REQUIREMENTS
Track down each line that has the word "Include" and copy it.
DATA SHOWN start
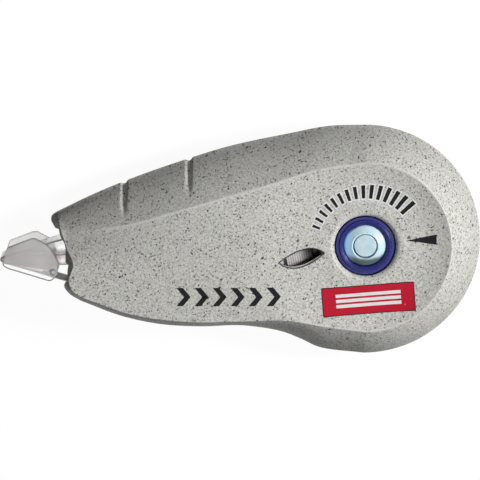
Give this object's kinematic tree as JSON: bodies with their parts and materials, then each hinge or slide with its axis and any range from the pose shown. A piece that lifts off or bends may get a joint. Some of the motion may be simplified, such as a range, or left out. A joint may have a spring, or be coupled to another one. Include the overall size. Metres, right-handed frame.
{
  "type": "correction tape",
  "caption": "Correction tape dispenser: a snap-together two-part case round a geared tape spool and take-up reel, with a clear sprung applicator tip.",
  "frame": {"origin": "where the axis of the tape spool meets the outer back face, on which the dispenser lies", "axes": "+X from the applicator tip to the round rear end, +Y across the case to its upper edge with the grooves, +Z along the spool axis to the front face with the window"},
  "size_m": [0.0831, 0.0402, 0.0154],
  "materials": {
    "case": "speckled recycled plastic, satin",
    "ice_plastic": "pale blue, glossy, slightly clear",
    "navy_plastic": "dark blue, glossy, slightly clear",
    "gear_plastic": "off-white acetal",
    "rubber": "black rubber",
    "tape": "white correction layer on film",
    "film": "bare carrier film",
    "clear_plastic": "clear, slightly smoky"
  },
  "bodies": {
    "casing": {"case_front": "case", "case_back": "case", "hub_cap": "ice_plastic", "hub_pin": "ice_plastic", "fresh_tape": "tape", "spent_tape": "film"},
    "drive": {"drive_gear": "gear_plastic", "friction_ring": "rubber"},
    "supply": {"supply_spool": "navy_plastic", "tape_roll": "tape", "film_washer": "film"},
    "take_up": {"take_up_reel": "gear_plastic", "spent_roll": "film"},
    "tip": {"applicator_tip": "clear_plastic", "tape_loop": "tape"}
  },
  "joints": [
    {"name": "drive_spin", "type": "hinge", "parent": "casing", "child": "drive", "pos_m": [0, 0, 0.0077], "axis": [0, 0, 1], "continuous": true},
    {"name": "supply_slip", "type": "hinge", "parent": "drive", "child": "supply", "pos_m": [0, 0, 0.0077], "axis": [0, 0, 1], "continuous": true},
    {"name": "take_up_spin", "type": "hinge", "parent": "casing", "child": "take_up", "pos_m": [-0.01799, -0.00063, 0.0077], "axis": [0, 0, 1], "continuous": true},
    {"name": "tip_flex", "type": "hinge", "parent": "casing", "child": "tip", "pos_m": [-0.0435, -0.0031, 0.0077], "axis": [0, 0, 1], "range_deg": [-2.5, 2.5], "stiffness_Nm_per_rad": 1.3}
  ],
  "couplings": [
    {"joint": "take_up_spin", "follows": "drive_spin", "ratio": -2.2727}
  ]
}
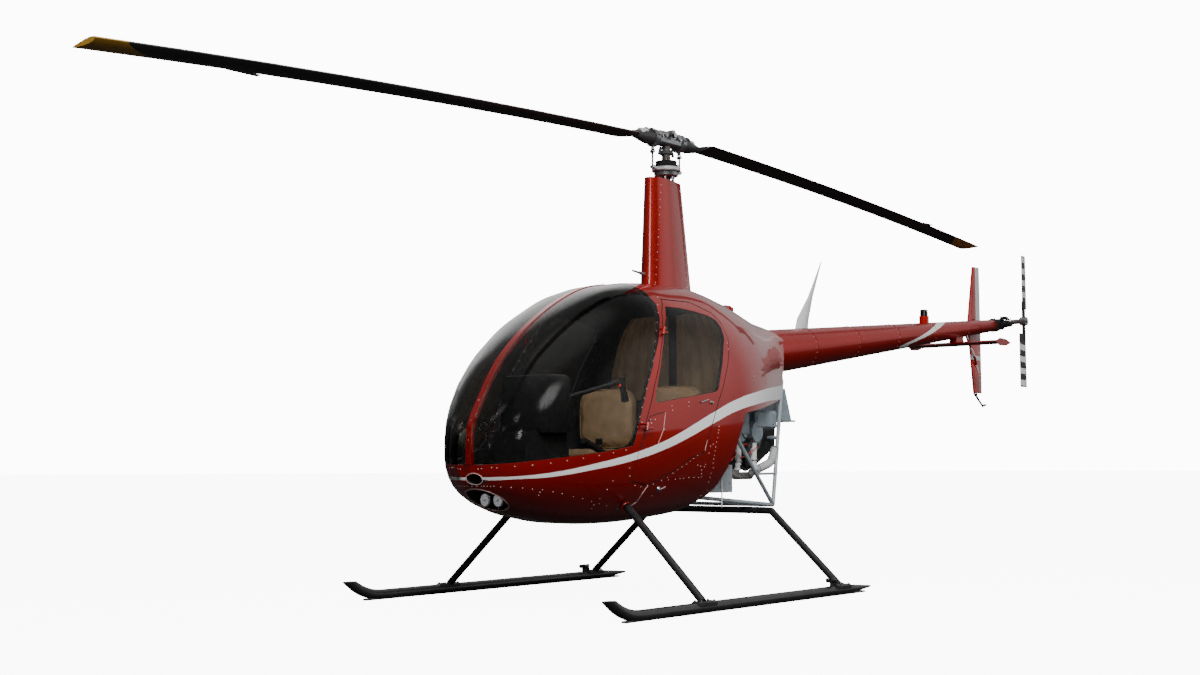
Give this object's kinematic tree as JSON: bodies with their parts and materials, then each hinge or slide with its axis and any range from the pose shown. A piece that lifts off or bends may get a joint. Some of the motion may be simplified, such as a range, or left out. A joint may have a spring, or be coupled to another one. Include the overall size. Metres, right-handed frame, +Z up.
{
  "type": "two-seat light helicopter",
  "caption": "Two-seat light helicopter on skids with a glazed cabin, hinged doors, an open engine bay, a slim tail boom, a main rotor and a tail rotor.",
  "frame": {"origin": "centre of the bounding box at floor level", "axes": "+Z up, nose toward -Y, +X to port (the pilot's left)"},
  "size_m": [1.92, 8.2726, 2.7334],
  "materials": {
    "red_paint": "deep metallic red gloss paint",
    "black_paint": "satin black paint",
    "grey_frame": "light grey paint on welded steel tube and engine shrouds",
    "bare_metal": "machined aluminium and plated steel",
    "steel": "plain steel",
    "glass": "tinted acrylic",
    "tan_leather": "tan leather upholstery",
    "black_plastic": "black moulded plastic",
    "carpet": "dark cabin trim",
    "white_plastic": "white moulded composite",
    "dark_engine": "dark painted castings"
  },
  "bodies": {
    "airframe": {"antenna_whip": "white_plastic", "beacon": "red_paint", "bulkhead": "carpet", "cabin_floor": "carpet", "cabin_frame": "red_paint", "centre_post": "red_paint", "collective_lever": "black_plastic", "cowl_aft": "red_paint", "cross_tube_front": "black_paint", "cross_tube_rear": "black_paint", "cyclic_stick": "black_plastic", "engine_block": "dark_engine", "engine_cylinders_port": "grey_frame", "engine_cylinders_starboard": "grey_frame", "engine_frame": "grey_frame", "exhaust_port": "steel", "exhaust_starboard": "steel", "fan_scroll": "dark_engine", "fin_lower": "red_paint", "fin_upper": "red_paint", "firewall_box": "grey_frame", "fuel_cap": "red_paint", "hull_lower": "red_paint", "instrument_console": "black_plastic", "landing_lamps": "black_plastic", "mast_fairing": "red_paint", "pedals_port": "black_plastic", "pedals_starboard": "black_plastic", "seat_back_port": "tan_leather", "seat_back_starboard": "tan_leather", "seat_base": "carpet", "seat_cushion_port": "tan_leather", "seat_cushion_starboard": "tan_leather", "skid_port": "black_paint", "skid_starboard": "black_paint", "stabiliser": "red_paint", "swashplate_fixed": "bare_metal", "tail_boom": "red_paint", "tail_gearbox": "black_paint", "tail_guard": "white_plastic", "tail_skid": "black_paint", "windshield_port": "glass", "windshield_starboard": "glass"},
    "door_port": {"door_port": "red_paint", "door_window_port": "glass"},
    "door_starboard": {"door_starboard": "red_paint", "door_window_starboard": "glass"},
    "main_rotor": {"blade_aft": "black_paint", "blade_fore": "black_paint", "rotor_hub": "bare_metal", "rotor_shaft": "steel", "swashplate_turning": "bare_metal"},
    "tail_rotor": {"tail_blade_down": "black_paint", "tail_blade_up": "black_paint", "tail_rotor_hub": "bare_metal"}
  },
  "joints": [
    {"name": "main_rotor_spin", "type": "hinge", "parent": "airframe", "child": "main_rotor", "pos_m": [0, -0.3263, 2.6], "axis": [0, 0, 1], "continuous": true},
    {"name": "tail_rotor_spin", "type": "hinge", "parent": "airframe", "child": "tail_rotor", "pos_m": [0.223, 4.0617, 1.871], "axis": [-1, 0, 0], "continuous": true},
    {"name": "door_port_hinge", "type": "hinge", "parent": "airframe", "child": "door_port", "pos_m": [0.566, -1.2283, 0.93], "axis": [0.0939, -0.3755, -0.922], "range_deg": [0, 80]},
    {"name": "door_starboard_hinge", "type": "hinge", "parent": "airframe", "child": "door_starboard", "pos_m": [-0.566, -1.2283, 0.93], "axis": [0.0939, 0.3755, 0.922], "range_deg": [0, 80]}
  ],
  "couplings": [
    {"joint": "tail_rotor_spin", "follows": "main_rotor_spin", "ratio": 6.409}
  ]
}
DATA SHOWN end
EXPECTED ANSWER
Give this object's kinematic tree as JSON: bodies with their parts and materials, then each hinge or slide with its axis and any range from the pose shown. A piece that lifts off or bends may get a joint. Some of the motion may be simplified, such as a range, or left out. A joint may have a spring, or be coupled to another one. Include the overall size. Metres, right-handed frame.
Give this object's kinematic tree as JSON: bodies with their parts and materials, then each hinge or slide with its axis and any range from the pose shown. A piece that lifts off or bends may get a joint. Some of the motion may be simplified, such as a range, or left out. A joint may have a spring, or be coupled to another one. Include the overall size. Metres, right-handed frame, +Z up.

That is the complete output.